No final das contas, o decreto das hidrovias questiona de fato o real compromisso do governo Lula com a causa ambiental.
A privatização desses rios é mais do que um ato econômico; é um atestado de que, na balança entre o avanço do agronegócio e a proteção da população de Beradeiros, Ribeirinha e dos povos da floresta, a escolha do governo já está feita.
A COP 30, que será realizada em Belém, no Pará, Amazônia brasileira, entre 10 e 21 de novembro de 2025, é o espaço que o chamado "capitalismo verde" usará para tentar impor a narrativa: de que é possível desenvolver a Amazônia, preservar suas riquezas, manter a floresta em pé com respeito a seus povos. Essa é uma grande mentira. Basta traçar a linha do tempo dos últimos 50 anos para chegarmos à conclusão do "rastro de saque" e devastação deixado por todos os governos brasileiros, submissos de todos os governos imperialistas sem qualquer exceção.
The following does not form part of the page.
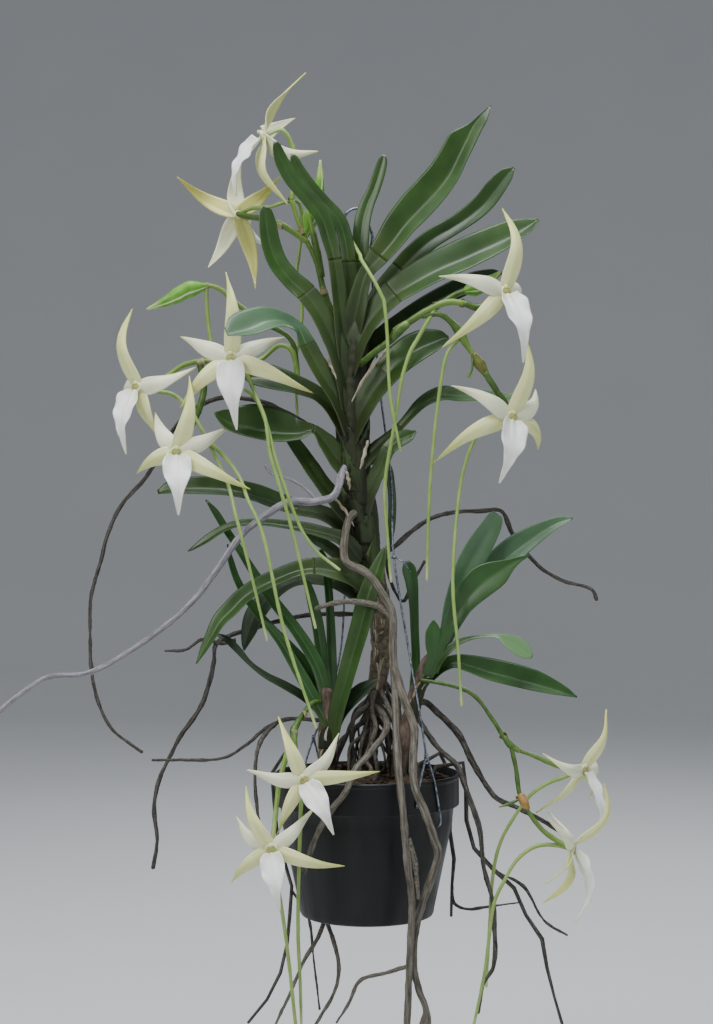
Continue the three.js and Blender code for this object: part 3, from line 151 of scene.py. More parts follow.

Antes somente o imperialismo americano, agora a vez do imperialismo capitalista chinês, o maior financiador dos atuais megaprojetos na região.
Na COP 30, as populações originárias e tradicionais, ribeirinhos e pequenos agricultores estarão na linha de frente contra a destruição capitalista do meio ambiente e pela preservação da floresta.
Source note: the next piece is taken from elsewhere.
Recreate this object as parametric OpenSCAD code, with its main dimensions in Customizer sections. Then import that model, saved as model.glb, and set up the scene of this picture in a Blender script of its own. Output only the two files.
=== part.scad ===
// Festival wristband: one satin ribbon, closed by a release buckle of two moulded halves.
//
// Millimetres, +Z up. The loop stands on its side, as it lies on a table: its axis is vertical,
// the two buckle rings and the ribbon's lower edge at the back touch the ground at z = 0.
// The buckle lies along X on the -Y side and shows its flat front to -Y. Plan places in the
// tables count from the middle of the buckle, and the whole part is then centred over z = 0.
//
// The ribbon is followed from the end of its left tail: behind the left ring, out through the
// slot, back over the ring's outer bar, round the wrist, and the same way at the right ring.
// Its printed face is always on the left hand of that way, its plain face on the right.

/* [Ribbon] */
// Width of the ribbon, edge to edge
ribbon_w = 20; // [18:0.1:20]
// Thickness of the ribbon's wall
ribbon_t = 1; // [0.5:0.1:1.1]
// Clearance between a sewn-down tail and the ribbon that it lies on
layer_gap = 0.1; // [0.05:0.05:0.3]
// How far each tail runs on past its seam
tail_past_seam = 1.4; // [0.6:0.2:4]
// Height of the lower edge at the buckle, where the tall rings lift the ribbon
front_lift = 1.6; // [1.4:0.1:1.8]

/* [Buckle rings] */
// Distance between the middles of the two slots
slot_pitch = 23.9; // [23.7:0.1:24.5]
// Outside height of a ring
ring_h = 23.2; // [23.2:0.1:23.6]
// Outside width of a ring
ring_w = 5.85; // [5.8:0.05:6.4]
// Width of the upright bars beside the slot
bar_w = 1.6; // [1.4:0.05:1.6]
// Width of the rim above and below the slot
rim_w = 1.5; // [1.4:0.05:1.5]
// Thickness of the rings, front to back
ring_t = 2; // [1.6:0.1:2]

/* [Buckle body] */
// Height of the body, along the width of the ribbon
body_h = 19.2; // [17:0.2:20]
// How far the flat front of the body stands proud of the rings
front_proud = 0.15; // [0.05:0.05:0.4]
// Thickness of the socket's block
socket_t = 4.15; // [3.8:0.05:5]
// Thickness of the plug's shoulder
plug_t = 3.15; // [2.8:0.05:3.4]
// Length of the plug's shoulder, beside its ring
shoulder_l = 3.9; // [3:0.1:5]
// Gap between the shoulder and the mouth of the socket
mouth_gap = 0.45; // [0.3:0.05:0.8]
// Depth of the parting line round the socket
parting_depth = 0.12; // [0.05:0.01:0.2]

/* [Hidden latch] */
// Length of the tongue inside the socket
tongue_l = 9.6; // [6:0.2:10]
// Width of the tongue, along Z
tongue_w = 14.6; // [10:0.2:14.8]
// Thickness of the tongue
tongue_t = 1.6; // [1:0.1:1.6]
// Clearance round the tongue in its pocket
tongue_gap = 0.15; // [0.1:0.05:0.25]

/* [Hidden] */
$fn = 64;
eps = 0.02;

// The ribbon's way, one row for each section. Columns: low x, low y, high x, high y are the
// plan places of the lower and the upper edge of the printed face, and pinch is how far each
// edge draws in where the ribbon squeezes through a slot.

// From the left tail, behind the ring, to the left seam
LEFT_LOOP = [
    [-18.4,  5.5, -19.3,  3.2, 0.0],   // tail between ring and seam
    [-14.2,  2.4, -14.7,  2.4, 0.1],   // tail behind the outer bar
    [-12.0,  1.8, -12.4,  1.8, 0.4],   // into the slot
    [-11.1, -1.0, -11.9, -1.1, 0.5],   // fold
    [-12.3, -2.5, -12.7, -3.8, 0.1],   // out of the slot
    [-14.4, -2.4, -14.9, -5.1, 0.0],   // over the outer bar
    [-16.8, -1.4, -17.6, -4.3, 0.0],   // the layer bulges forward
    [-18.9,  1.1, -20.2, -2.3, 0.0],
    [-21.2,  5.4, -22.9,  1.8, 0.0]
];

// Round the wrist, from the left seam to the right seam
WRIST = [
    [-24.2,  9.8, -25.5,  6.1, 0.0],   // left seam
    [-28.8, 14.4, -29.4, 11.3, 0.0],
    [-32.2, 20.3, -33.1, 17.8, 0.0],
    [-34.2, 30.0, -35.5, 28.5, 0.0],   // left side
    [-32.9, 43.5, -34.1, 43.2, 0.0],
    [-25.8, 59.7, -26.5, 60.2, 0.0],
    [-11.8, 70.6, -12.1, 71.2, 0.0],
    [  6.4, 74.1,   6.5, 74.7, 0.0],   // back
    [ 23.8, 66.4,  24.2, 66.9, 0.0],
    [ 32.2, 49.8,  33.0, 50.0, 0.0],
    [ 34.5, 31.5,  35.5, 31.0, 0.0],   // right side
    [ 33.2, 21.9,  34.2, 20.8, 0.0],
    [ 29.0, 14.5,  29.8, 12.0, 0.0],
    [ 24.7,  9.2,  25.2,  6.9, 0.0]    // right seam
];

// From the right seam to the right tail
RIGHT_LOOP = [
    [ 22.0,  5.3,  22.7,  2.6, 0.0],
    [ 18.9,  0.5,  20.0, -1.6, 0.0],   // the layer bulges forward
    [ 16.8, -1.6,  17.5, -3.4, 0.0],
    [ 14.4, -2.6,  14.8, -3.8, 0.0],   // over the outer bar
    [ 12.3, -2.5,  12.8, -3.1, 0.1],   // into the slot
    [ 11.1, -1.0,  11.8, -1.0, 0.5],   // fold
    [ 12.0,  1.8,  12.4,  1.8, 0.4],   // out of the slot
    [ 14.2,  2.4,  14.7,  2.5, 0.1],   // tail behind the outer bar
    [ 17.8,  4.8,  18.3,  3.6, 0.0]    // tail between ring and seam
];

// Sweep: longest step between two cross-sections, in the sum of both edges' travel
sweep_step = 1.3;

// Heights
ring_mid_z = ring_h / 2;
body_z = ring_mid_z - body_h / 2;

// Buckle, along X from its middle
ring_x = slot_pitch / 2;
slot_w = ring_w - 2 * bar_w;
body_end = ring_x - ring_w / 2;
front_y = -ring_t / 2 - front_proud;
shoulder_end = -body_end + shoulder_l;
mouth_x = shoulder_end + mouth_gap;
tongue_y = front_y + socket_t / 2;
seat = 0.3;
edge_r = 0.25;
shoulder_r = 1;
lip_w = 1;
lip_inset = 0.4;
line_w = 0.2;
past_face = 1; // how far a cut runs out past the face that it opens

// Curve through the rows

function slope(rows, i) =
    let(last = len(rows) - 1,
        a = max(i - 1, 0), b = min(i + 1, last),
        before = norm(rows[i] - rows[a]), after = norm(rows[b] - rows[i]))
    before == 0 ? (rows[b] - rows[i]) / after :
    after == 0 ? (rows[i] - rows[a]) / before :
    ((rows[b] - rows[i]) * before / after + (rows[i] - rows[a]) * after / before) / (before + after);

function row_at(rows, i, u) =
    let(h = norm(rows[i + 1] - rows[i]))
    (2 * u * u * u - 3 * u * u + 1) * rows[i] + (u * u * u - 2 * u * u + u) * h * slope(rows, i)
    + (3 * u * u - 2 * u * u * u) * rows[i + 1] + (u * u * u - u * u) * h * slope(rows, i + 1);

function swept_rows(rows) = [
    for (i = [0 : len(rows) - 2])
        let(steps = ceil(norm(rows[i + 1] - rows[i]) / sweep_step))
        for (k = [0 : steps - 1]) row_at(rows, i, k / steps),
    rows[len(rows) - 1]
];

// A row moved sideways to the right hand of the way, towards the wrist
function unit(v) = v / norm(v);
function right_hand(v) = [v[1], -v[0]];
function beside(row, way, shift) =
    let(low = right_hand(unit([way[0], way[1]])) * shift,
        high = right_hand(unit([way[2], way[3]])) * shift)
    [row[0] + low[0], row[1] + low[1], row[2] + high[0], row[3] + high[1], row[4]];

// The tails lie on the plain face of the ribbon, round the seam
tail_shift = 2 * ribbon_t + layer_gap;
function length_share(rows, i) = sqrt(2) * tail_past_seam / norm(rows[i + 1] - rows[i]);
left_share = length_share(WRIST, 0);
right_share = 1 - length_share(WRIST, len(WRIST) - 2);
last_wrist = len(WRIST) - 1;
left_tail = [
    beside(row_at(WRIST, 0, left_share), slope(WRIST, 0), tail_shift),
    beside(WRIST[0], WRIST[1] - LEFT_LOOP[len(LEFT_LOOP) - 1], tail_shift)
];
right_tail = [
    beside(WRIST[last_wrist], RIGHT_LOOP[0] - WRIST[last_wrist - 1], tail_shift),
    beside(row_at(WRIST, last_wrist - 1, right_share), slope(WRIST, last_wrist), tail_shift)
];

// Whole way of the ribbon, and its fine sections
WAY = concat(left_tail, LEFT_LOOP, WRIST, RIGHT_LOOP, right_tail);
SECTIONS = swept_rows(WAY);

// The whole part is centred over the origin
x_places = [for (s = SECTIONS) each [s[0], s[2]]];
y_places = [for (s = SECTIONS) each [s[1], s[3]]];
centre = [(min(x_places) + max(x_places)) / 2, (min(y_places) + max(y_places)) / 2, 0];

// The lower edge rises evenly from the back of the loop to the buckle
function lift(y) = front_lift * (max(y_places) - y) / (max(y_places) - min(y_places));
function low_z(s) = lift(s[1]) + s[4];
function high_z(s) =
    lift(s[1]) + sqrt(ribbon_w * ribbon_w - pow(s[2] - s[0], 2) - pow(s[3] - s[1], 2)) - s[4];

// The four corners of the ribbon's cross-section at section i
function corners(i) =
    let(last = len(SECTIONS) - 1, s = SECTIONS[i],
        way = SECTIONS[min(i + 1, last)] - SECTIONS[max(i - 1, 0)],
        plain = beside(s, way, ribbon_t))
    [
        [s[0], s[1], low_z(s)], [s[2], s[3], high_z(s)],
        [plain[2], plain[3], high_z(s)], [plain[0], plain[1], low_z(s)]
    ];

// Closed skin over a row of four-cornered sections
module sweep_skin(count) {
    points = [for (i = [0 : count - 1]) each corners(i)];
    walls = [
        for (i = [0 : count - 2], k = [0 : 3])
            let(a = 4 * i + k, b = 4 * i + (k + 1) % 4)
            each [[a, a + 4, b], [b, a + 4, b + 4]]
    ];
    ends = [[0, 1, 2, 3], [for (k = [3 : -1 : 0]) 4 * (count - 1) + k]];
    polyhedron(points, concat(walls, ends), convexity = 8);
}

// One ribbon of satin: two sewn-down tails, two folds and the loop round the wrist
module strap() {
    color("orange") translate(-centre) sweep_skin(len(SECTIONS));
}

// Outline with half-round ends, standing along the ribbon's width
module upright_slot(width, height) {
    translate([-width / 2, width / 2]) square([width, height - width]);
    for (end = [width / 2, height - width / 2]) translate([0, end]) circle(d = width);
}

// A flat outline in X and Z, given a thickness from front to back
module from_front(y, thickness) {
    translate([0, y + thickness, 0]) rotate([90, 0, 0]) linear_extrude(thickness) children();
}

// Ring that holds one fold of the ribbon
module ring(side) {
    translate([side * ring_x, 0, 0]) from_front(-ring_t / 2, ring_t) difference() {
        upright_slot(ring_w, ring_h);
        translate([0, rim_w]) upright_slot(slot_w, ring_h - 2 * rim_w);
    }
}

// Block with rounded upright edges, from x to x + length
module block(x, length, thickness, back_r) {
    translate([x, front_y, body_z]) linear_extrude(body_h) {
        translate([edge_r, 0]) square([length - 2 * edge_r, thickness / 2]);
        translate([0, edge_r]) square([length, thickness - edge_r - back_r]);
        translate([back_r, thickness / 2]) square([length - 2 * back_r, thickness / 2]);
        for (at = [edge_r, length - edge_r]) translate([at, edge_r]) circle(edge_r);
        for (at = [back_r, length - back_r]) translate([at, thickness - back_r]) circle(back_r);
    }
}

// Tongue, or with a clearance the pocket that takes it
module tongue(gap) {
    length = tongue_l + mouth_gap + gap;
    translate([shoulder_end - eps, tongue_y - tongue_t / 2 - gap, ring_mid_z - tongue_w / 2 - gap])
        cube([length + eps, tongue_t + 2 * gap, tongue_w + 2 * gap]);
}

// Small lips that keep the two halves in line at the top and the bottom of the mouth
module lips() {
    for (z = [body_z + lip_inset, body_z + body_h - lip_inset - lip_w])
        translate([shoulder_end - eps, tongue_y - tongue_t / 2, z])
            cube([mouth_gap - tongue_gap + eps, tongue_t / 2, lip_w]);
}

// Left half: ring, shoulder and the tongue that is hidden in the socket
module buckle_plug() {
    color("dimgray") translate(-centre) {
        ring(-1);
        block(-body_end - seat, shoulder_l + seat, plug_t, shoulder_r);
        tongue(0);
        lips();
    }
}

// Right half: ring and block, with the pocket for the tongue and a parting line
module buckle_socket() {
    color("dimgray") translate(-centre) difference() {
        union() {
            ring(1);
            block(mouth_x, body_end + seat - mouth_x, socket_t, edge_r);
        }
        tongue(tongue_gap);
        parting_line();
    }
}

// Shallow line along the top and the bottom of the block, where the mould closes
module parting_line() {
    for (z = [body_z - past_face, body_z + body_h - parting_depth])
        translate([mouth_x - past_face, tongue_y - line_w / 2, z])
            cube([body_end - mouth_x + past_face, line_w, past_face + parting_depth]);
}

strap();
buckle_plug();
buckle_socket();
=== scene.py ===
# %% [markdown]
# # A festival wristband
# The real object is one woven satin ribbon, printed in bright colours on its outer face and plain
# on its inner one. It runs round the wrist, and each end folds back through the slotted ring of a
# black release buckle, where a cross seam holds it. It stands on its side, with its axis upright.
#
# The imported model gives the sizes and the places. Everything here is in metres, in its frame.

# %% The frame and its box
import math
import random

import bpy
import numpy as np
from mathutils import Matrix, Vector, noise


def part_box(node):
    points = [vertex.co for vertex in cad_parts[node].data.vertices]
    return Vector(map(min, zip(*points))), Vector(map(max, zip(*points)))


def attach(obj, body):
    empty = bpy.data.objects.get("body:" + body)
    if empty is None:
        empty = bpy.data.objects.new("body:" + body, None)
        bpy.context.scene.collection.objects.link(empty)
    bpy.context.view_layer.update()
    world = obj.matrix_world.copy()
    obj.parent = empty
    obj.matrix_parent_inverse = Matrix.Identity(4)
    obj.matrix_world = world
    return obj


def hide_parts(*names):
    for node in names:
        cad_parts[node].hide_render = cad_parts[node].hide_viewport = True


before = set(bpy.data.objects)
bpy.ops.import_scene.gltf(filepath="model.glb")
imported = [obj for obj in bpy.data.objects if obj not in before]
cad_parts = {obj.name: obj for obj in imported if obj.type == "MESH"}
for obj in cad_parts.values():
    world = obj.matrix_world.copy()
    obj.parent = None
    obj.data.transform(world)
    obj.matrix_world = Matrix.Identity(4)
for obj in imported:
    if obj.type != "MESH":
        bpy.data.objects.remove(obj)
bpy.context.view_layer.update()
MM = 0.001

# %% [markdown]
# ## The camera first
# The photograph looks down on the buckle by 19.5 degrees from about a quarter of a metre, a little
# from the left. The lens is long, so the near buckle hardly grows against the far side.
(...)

Nós, da Liga Internacional Socialista (LIS) e da Revolução Socialista, sua seção no Brasil, nos somamos a essa luta ecossocialista. Nossa militância participará ativamente de todas as mobilizações que defenderem um projeto que de fato preserve o meio ambiente. Um projeto que respeite os saberes ancestrais de quem há séculos defende a Amazônia como um dos biomas mais importantes do mundo.
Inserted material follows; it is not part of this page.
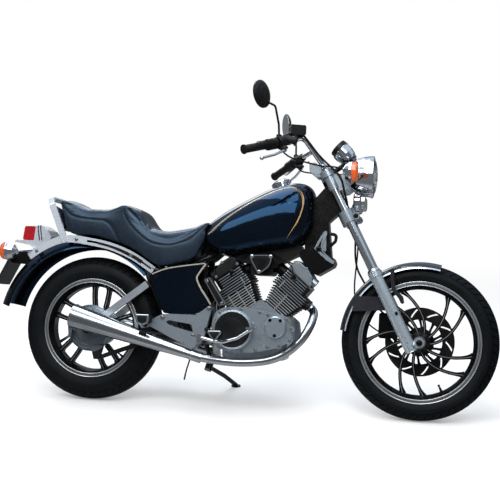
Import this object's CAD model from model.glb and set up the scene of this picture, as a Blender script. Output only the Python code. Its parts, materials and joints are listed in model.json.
"""Looks of a cruiser motorcycle that leans on its side stand.

Pieces are drawn upright and in millimetres: X forward from the middle of the wheelbase, Y to the rider's
left, Z up from the floor. A finished mesh is then put into the leaning frame, in metres."""
import json
from math import acos, asin, atan2, cos, degrees, exp, hypot, pi, radians, sin, sqrt

import bmesh
import bpy
from mathutils import Matrix, Vector
from mathutils.bvhtree import BVHTree
from mathutils.kdtree import KDTree


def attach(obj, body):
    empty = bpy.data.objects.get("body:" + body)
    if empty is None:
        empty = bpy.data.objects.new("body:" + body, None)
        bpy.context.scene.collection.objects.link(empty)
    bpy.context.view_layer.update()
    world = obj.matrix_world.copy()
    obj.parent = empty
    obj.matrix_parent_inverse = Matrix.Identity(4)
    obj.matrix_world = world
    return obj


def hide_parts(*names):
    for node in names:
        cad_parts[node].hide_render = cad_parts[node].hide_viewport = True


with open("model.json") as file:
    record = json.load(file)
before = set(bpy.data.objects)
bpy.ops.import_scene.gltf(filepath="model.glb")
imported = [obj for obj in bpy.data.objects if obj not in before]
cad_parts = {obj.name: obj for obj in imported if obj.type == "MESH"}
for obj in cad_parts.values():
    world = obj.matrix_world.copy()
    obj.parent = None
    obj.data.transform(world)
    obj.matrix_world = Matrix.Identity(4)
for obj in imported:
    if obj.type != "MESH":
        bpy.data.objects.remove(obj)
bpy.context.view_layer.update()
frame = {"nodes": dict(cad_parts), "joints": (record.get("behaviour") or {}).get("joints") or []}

# Stance: each axle by X and Z, the steering axis by its rake and its distance behind the front axle
FRONT_AXLE = (728.0, 333.9)
REAR_AXLE = (-728.0, 322.2)
RAKE = radians(27.5)
AXIS_BEHIND = 54.0

# Wheels: outer radius of the tyre, radius of its round crown, radius of the rim
FRONT_TYRE_R, FRONT_CROWN_R, FRONT_RIM_R = 333.0, 48.0, 259.0
REAR_TYRE_R, REAR_CROWN_R, REAR_RIM_R = 321.0, 64.0, 221.0

# Camera, in the leaning frame
VIEW_PLACE = (0.8330, -4.1980, 1.2406)
VIEW_YAW = radians(-10.893)
VIEW_PITCH = radians(-7.483)
VIEW_ROLL = radians(0.677)
LENS_MM = 68.64
FILM_MM = 36.0


def beside(place, y=0.0):
    """A place given by X and Z, at a distance to the left of the middle plane."""
    return Vector((place[0], y, place[1]))


def outward(y):
    return Vector((0, 1 if y > 0 else -1, 0))


def ray(angle):
    """The direction at an angle round an axle, in degrees."""
    return Vector((cos(radians(angle)), 0, sin(radians(angle))))


WHEEL_JOINT = next(j for j in frame["joints"] if j["name"] == "front_wheel_spin")
LEAN = asin(-WHEEL_JOINT["axis"][2])
TURN = Matrix.Rotation(-LEAN, 4, "X")
TO_ROW = (Matrix.Translation(Vector(WHEEL_JOINT["pos_m"]) - TURN @ (beside(FRONT_AXLE) / 1000)) @ TURN
          @ Matrix.Scale(0.001, 4))
FROM_ROW = TO_ROW.inverted()
ACROSS = Vector((0, 1, 0))
STEER_UP = Vector((-sin(RAKE), 0, cos(RAKE)))
STEER_AHEAD = Vector((cos(RAKE), 0, sin(RAKE)))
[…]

Defenderemos uma reforma agraria agroecológica, baseada na agricultura familiar, em oposição à monocultura. Lutaremos por um projeto energético que preserve os rios, não seja fóssil e não poluente, e pela demarcação contínua de todos os territórios indígenas contra o garimpo e os madeireiros. Assim, proporemos em todos os momentos e de forma permanente a construção de uma alternativa política, ecossocialista e revolucionária que unifique todos que, de forma coerente, queiram defender o planeta.